**GIVEN PROBLEM**.
Read the records and gather each line that includes "their".

== AVAILABLE RECORDS ==

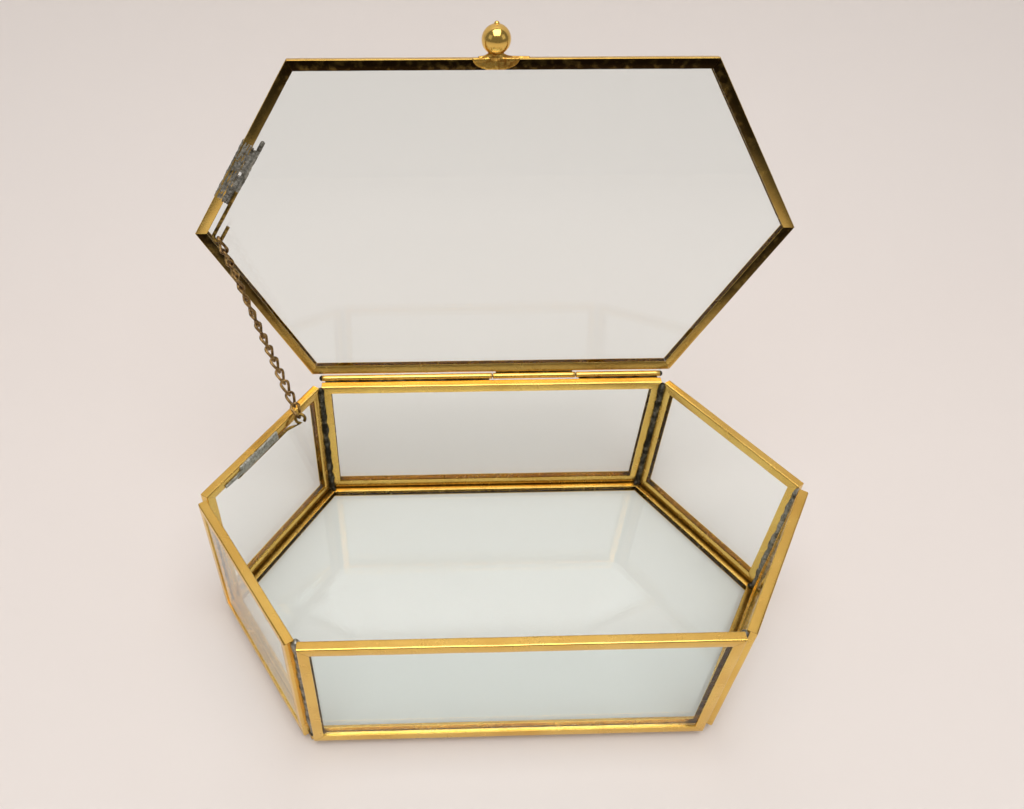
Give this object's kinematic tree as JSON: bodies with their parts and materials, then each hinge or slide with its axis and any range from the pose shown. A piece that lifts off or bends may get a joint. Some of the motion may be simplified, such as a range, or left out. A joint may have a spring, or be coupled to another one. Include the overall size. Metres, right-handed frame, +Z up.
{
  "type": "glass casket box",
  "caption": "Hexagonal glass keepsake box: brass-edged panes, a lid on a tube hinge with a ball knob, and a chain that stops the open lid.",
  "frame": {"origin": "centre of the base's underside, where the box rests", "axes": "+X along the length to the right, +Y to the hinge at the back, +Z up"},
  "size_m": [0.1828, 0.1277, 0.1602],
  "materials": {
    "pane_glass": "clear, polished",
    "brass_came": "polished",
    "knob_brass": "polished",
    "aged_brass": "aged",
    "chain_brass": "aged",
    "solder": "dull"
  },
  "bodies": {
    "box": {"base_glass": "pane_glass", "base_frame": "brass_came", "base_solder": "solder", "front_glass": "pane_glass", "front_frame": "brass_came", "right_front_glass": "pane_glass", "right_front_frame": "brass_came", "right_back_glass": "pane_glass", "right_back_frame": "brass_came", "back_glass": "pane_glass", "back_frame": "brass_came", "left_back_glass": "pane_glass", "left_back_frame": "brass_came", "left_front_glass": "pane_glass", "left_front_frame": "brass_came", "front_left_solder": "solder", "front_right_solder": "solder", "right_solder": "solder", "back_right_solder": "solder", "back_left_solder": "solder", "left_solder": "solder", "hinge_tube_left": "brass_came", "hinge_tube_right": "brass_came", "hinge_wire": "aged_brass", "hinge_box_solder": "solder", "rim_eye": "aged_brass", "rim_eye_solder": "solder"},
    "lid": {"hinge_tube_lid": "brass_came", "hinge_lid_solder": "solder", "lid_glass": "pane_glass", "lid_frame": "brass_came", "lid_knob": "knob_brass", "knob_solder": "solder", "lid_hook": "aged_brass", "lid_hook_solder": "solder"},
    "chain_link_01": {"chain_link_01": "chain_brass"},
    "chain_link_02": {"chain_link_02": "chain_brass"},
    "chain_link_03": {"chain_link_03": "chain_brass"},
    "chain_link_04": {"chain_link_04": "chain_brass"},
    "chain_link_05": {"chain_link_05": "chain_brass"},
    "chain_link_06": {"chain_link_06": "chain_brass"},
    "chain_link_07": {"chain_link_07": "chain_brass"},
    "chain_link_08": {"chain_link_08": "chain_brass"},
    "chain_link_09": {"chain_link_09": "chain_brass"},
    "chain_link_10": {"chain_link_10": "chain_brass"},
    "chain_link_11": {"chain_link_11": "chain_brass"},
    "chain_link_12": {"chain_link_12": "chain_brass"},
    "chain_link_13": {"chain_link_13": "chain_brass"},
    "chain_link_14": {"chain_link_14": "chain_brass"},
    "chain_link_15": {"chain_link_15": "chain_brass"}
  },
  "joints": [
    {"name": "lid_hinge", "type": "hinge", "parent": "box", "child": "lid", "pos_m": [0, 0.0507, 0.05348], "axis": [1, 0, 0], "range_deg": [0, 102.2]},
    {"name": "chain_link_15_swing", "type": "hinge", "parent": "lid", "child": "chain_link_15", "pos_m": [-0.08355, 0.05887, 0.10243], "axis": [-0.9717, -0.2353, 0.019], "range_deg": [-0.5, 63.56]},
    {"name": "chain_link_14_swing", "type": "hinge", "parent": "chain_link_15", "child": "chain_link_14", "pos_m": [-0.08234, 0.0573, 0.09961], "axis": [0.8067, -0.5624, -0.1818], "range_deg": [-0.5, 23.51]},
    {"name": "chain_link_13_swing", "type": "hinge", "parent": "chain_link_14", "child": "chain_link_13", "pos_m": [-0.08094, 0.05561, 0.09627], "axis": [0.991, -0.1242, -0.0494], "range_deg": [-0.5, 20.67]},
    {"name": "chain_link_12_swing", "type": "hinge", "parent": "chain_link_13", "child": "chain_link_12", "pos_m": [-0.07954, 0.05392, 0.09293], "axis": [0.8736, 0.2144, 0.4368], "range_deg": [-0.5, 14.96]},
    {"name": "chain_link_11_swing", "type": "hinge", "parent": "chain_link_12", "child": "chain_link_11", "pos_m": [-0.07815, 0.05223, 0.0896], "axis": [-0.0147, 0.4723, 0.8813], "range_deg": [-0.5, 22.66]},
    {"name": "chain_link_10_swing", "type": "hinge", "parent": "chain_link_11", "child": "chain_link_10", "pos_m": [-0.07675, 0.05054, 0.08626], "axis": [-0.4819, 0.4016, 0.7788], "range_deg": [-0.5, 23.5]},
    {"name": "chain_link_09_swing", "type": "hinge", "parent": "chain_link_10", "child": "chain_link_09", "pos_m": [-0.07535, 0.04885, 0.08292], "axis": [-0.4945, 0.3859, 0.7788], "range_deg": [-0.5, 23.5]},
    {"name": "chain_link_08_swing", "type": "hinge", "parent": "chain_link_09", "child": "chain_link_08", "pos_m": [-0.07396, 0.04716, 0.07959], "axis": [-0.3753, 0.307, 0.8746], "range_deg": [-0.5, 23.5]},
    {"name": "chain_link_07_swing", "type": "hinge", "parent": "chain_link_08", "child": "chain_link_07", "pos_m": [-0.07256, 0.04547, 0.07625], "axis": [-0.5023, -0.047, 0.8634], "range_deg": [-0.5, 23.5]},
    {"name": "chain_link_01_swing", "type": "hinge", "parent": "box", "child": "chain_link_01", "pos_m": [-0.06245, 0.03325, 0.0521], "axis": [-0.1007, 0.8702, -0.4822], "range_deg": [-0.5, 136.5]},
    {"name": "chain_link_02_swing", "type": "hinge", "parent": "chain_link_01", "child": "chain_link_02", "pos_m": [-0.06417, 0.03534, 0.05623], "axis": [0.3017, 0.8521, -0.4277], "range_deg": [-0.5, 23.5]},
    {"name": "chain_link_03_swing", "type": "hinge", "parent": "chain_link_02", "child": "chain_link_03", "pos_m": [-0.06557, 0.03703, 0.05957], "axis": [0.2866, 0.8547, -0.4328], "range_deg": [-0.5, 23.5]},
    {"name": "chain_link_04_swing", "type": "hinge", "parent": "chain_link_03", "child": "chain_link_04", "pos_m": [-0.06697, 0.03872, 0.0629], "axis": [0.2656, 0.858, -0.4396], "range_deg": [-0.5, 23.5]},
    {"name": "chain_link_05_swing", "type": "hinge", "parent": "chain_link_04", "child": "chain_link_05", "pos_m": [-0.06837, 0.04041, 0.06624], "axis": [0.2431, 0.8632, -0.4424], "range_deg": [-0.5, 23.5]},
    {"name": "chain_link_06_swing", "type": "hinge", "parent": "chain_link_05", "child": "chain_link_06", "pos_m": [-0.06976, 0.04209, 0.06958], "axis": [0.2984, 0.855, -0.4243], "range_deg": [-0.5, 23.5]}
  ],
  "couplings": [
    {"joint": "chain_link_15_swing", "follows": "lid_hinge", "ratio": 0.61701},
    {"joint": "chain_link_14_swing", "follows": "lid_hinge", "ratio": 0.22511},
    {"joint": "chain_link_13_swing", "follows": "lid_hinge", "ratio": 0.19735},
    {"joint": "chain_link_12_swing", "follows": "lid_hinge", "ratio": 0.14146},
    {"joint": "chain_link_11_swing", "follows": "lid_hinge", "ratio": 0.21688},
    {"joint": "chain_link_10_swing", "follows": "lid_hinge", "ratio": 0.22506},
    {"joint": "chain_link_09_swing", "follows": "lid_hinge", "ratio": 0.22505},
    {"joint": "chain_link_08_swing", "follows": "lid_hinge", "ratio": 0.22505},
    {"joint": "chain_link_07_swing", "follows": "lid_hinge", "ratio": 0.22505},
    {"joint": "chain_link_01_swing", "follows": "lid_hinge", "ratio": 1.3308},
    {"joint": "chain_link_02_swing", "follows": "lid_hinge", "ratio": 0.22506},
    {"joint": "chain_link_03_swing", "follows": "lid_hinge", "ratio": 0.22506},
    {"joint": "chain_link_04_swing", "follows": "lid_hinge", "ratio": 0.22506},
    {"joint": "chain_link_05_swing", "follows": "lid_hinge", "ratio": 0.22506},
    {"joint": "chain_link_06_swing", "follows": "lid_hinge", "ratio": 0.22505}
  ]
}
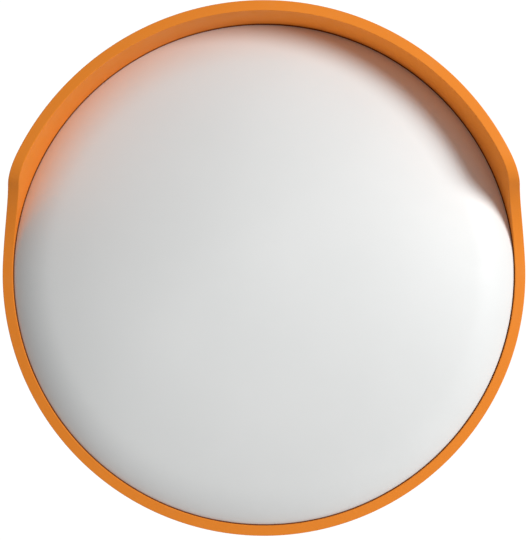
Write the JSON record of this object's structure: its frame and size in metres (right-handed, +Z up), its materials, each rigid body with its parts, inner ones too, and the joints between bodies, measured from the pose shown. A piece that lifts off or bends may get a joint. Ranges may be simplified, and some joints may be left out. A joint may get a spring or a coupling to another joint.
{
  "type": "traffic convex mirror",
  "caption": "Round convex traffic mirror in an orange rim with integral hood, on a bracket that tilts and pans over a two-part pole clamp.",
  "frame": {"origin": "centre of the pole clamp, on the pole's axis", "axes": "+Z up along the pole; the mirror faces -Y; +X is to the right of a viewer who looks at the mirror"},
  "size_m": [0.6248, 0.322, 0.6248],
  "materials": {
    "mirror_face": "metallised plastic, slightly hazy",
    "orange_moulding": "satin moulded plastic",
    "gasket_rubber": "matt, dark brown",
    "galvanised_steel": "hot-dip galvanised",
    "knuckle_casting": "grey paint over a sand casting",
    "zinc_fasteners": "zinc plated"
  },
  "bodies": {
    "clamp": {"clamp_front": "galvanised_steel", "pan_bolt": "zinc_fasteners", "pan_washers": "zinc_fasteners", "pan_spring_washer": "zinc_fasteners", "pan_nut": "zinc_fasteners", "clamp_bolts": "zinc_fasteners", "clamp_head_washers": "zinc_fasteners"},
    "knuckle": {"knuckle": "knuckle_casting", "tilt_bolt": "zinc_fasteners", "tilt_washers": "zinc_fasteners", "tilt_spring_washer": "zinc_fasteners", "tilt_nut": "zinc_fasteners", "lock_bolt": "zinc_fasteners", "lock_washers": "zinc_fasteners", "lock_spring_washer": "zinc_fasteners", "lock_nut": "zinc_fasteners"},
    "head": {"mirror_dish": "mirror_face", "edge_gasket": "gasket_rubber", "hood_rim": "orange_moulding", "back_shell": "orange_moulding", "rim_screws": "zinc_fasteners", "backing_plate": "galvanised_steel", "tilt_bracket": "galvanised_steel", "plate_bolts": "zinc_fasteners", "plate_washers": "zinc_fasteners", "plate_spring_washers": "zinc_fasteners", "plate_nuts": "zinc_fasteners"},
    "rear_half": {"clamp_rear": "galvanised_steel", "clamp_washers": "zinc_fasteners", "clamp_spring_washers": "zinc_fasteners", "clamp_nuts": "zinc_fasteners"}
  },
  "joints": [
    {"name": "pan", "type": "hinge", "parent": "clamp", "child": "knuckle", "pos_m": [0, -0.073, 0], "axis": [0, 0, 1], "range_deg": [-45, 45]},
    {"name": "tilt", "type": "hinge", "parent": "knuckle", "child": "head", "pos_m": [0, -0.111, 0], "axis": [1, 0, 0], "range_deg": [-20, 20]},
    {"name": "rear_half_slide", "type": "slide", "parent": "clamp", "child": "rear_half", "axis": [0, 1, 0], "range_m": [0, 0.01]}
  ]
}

===
== AVAILABLE RECORDS ==

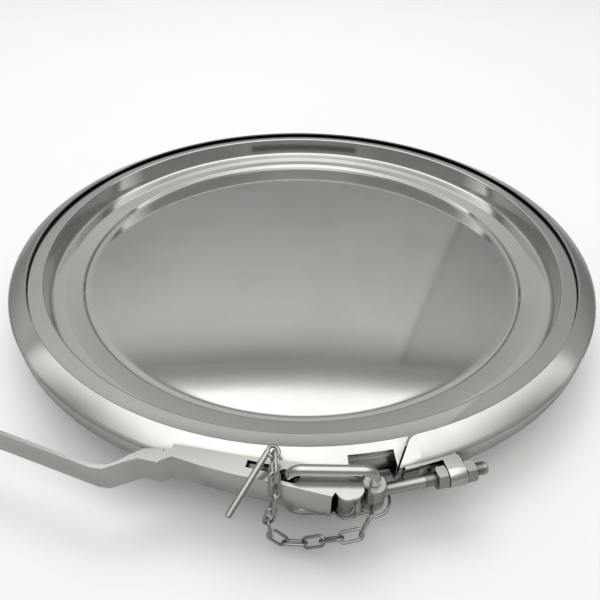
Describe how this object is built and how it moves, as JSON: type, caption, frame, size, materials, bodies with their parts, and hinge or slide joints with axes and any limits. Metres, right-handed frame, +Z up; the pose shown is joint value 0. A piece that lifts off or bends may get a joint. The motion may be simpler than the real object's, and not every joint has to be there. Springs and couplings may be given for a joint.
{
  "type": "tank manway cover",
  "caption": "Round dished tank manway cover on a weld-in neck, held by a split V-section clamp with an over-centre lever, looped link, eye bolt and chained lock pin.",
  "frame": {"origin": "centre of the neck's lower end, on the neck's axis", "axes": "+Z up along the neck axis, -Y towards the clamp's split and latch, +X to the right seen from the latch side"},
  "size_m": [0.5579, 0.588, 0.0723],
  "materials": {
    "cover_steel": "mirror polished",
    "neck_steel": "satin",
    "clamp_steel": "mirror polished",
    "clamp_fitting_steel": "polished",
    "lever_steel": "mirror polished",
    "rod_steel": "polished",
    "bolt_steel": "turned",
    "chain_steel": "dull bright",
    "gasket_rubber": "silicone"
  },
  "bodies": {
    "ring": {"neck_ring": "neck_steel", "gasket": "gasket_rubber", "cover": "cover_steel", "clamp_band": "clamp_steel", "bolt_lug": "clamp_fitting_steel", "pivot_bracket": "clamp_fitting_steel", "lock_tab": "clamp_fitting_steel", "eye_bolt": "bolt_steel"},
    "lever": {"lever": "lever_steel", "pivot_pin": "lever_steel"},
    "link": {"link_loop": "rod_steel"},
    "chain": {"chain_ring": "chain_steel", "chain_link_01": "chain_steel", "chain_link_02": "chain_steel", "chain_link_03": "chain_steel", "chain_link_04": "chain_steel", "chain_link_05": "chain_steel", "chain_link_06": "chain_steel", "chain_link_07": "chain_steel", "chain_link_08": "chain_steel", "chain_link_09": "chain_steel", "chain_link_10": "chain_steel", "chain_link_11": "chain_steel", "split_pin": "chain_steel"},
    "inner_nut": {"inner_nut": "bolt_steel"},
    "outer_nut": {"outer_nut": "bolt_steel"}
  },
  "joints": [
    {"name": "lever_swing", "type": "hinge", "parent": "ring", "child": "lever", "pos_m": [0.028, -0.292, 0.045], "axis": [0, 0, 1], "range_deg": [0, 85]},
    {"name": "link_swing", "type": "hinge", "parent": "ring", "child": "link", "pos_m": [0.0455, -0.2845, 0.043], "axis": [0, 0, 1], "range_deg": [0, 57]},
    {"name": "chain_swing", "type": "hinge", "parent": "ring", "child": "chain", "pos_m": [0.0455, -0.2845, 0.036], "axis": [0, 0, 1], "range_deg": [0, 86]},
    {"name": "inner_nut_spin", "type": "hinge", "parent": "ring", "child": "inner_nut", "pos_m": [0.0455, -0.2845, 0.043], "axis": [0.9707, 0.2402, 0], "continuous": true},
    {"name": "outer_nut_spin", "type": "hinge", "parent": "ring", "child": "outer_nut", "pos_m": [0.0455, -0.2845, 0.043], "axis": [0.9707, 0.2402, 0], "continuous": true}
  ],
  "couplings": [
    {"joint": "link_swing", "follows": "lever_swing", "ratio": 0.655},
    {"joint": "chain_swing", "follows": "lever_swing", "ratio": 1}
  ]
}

===

**EXERCISE RESULT**.
Give this object's kinematic tree as JSON: bodies with their parts and materials, then each hinge or slide with its axis and any range from the pose shown. A piece that lifts off or bends may get a joint. Some of the motion may be simplified, such as a range, or left out. A joint may have a spring, or be coupled to another one. Include the overall size. Metres, right-handed frame, +Z up.
Describe how this object is built and how it moves, as JSON: type, caption, frame, size, materials, bodies with their parts, and hinge or slide joints with axes and any limits. Metres, right-handed frame, +Z up; the pose shown is joint value 0. A piece that lifts off or bends may get a joint. The motion may be simpler than the real object's, and not every joint has to be there. Springs and couplings may be given for a joint.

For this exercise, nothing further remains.